- _EXERCISE DESCRIPTION_:
Repeat the whole listing below, word for word.

- _AVAILABLE DATA_:
***

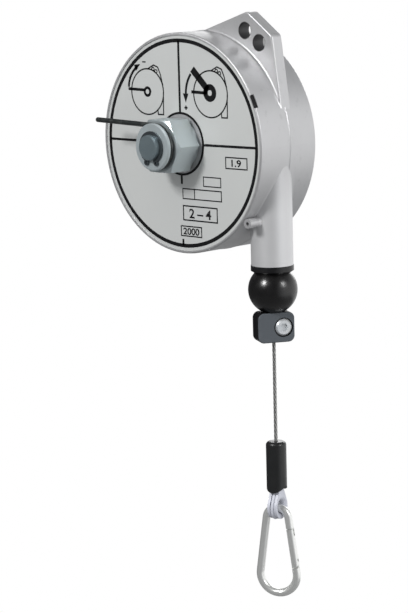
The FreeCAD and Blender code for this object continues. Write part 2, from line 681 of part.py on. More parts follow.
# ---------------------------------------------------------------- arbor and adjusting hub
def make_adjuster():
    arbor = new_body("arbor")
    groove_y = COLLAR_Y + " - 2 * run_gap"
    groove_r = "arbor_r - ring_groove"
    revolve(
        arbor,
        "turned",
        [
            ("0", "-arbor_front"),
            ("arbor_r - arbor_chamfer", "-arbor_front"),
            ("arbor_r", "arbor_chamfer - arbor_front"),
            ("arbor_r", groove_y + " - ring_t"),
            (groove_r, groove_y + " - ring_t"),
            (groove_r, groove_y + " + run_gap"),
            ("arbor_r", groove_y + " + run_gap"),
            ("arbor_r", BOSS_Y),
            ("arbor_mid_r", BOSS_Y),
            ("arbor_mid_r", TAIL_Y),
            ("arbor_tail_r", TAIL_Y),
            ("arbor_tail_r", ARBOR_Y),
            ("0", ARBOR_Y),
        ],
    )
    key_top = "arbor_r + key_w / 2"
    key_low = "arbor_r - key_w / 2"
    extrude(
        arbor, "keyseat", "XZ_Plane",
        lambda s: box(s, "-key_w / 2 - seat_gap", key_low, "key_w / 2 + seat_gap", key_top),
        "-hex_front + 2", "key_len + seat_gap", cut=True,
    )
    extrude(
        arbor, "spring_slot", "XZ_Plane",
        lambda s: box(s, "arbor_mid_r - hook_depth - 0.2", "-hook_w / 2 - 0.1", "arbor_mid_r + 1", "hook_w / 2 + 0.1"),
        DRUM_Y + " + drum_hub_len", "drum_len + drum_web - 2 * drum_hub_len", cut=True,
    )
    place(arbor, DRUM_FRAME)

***

- _COMPLETE RESPONSE_:
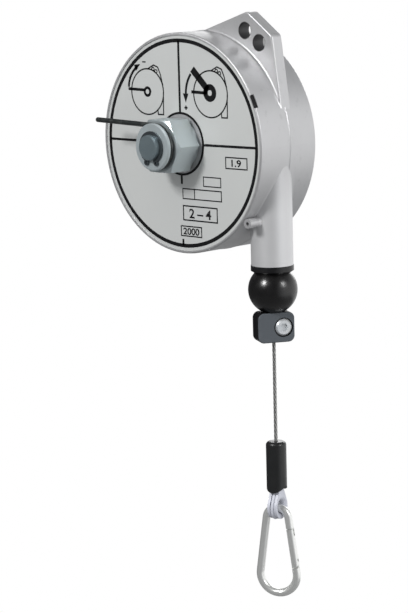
The FreeCAD and Blender code for this object continues. Write part 2, from line 681 of part.py on. More parts follow.
# ---------------------------------------------------------------- arbor and adjusting hub
def make_adjuster():
    arbor = new_body("arbor")
    groove_y = COLLAR_Y + " - 2 * run_gap"
    groove_r = "arbor_r - ring_groove"
    revolve(
        arbor,
        "turned",
        [
            ("0", "-arbor_front"),
            ("arbor_r - arbor_chamfer", "-arbor_front"),
            ("arbor_r", "arbor_chamfer - arbor_front"),
            ("arbor_r", groove_y + " - ring_t"),
            (groove_r, groove_y + " - ring_t"),
            (groove_r, groove_y + " + run_gap"),
            ("arbor_r", groove_y + " + run_gap"),
            ("arbor_r", BOSS_Y),
            ("arbor_mid_r", BOSS_Y),
            ("arbor_mid_r", TAIL_Y),
            ("arbor_tail_r", TAIL_Y),
            ("arbor_tail_r", ARBOR_Y),
            ("0", ARBOR_Y),
        ],
    )
    key_top = "arbor_r + key_w / 2"
    key_low = "arbor_r - key_w / 2"
    extrude(
        arbor, "keyseat", "XZ_Plane",
        lambda s: box(s, "-key_w / 2 - seat_gap", key_low, "key_w / 2 + seat_gap", key_top),
        "-hex_front + 2", "key_len + seat_gap", cut=True,
    )
    extrude(
        arbor, "spring_slot", "XZ_Plane",
        lambda s: box(s, "arbor_mid_r - hook_depth - 0.2", "-hook_w / 2 - 0.1", "arbor_mid_r + 1", "hook_w / 2 + 0.1"),
        DRUM_Y + " + drum_hub_len", "drum_len + drum_web - 2 * drum_hub_len", cut=True,
    )
    place(arbor, DRUM_FRAME)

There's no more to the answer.